Dataset section →
════

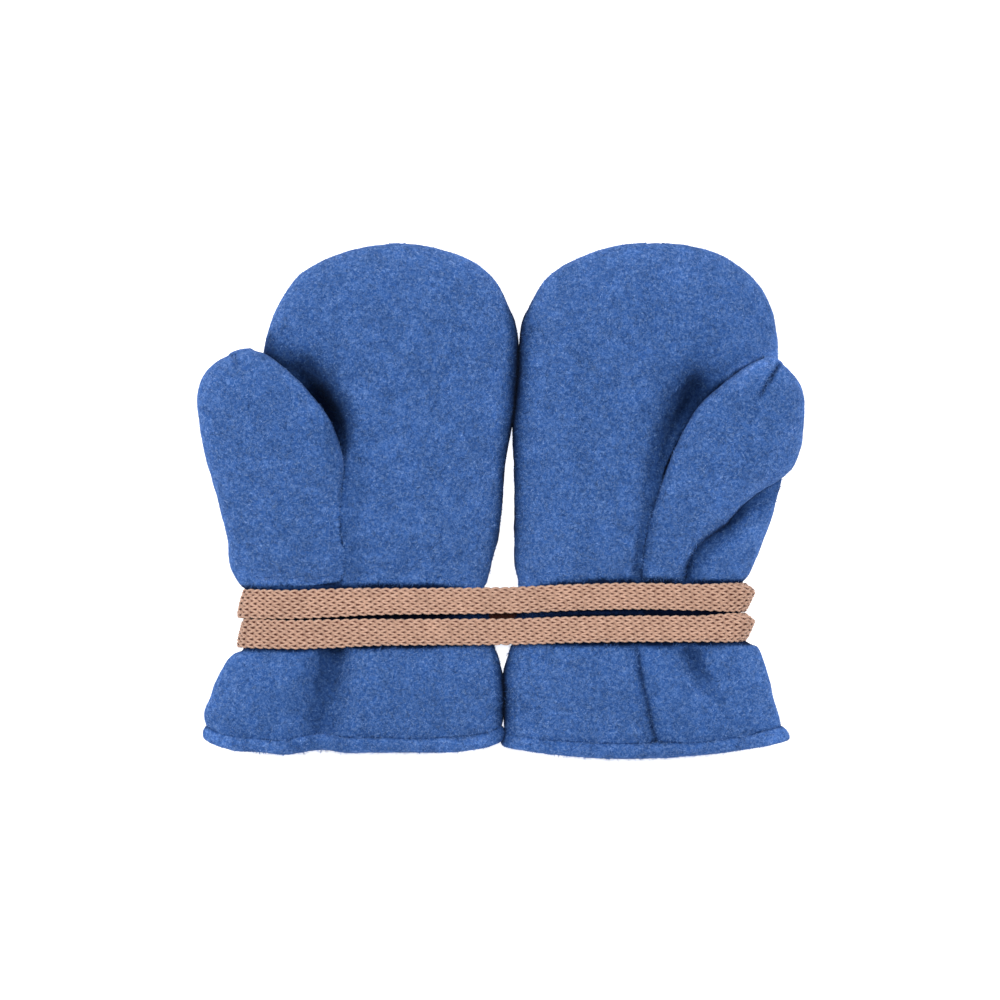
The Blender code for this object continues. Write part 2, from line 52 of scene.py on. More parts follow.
HEM_THICK = 4.6  # its folded edge, through the cloth
CORD_STEP = 4.2  # between the points of the cord's route
SEAM_LEVEL = 0.4524  # height of the outline seam, as a share of the lobe's height
LOBE_HEIGHT = 21.0  # over the fingers, where the hand lobe starts to close
CLOSING_ROW = 16  # the row it closes from
ROUND_TOP = 2.35  # superellipse exponents of the hand lobe's upper and lower halves, and of the thumb
ROUND_UNDER = 3.0
ROUND_THUMB = 2.3
FLATTEN = 1.18  # how far the lower half is pressed past the surface it rests on
THUMB_CLEAR = 0.6  # free thumb above the palm
CORD_THICK = 2.2
END_TUCK = 3.5  # how far its sewn ends run on past their last places in plan

# Hand lobes, a row per ring from the hem to the fingertips. Where the palm's end is the outline's own x, the
# palm ends at the outline seam, and elsewhere at a seam that runs up the palm to the thumb.
#    y      left   right  top   under palm end
LEFT_HAND = (
    (-65.3, -80.9, -0.1, 15.5, 0.9, -50.2),
    (-60.9, -81.1, 0.2, 16.5, 0.3, -49.4),
    (-56.0, -79.7, 0.4, 17.5, 0.0, -48.3),
    (-51.1, -78.3, 0.3, 17.5, 0.0, -47.2),
    (-46.1, -76.2, 0.0, 16.5, 0.6, -46.4),
    (-42.4, -73.4, -0.5, 15.2, 2.0, -45.4),
    (-40.8, -70.4, -1.2, 14.6, 2.6, -44.7),
    (-31.8, -67.6, -2.7, 14.4, 2.6, -43.1),
    (-24.4, -67.4, -3.8, 14.6, 2.6, -42.8),
    (-22.7, -70.8, -3.1, 15.2, 2.0, -43.9),
    (-17.0, -73.0, -1.8, 17.0, 0.5, -45.3),
    (-11.0, -71.6, -0.3, 18.5, 0.0, -46.7),
    (-2.7, -68.1, 0.8, 19.5, 0.0, -50.0),
    (7.7, -67.0, 1.5, 20.5, 0.0, -57.1),
    (18.7, -66.4, 2.8, 21.0, 0.0, -66.4),
    (30.2, -66.2, 4.0, 21.0, 0.0, -66.2),
    (41.2, -65.1, 4.7, 21.0, 0.0, -65.1),
    (49.4, -63.0, 3.8, 20.6, 0.2, -63.0),
    (55.7, -60.0, 1.6, 19.6, 0.9, -60.0),
    (60.7, -56.4, -1.2, 18.3, 1.9, -56.4),
    (64.5, -51.7, -5.6, 16.8, 3.2, -51.7),
    (67.5, -45.6, -11.4, 15.0, 4.7, -45.6),
    (69.5, -38.4, -18.0, 13.2, 6.3, -38.4),
    (70.6, -32.4, -24.0, 11.2, 8.0, -32.4),
    (70.9, -30.2, -26.4, 9.5, 9.5, -30.2),
)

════

Exercise → Please repeat the listing above in full and exactly.

Solution for this task →
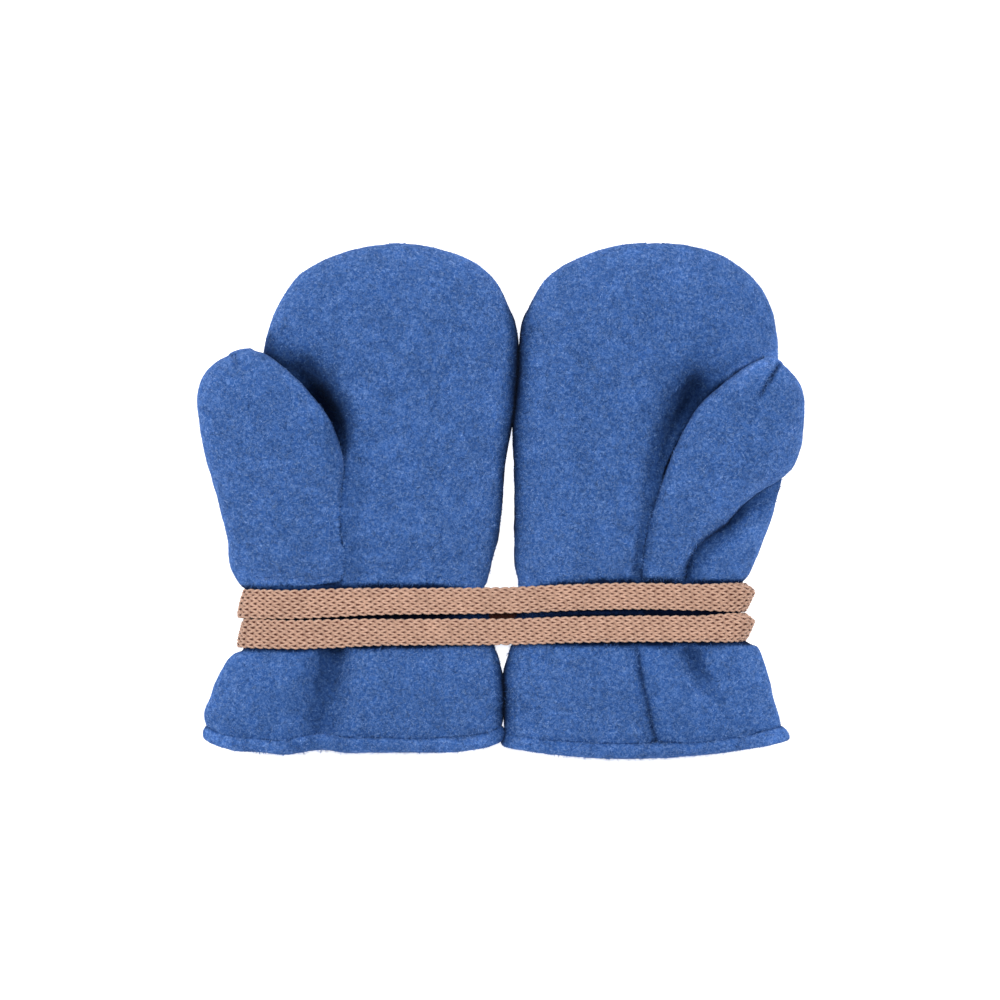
The Blender code for this object continues. Write part 2, from line 52 of scene.py on. More parts follow.
HEM_THICK = 4.6  # its folded edge, through the cloth
CORD_STEP = 4.2  # between the points of the cord's route
SEAM_LEVEL = 0.4524  # height of the outline seam, as a share of the lobe's height
LOBE_HEIGHT = 21.0  # over the fingers, where the hand lobe starts to close
CLOSING_ROW = 16  # the row it closes from
ROUND_TOP = 2.35  # superellipse exponents of the hand lobe's upper and lower halves, and of the thumb
ROUND_UNDER = 3.0
ROUND_THUMB = 2.3
FLATTEN = 1.18  # how far the lower half is pressed past the surface it rests on
THUMB_CLEAR = 0.6  # free thumb above the palm
CORD_THICK = 2.2
END_TUCK = 3.5  # how far its sewn ends run on past their last places in plan

# Hand lobes, a row per ring from the hem to the fingertips. Where the palm's end is the outline's own x, the
# palm ends at the outline seam, and elsewhere at a seam that runs up the palm to the thumb.
#    y      left   right  top   under palm end
LEFT_HAND = (
    (-65.3, -80.9, -0.1, 15.5, 0.9, -50.2),
    (-60.9, -81.1, 0.2, 16.5, 0.3, -49.4),
    (-56.0, -79.7, 0.4, 17.5, 0.0, -48.3),
    (-51.1, -78.3, 0.3, 17.5, 0.0, -47.2),
    (-46.1, -76.2, 0.0, 16.5, 0.6, -46.4),
    (-42.4, -73.4, -0.5, 15.2, 2.0, -45.4),
    (-40.8, -70.4, -1.2, 14.6, 2.6, -44.7),
    (-31.8, -67.6, -2.7, 14.4, 2.6, -43.1),
    (-24.4, -67.4, -3.8, 14.6, 2.6, -42.8),
    (-22.7, -70.8, -3.1, 15.2, 2.0, -43.9),
    (-17.0, -73.0, -1.8, 17.0, 0.5, -45.3),
    (-11.0, -71.6, -0.3, 18.5, 0.0, -46.7),
    (-2.7, -68.1, 0.8, 19.5, 0.0, -50.0),
    (7.7, -67.0, 1.5, 20.5, 0.0, -57.1),
    (18.7, -66.4, 2.8, 21.0, 0.0, -66.4),
    (30.2, -66.2, 4.0, 21.0, 0.0, -66.2),
    (41.2, -65.1, 4.7, 21.0, 0.0, -65.1),
    (49.4, -63.0, 3.8, 20.6, 0.2, -63.0),
    (55.7, -60.0, 1.6, 19.6, 0.9, -60.0),
    (60.7, -56.4, -1.2, 18.3, 1.9, -56.4),
    (64.5, -51.7, -5.6, 16.8, 3.2, -51.7),
    (67.5, -45.6, -11.4, 15.0, 4.7, -45.6),
    (69.5, -38.4, -18.0, 13.2, 6.3, -38.4),
    (70.6, -32.4, -24.0, 11.2, 8.0, -32.4),
    (70.9, -30.2, -26.4, 9.5, 9.5, -30.2),
)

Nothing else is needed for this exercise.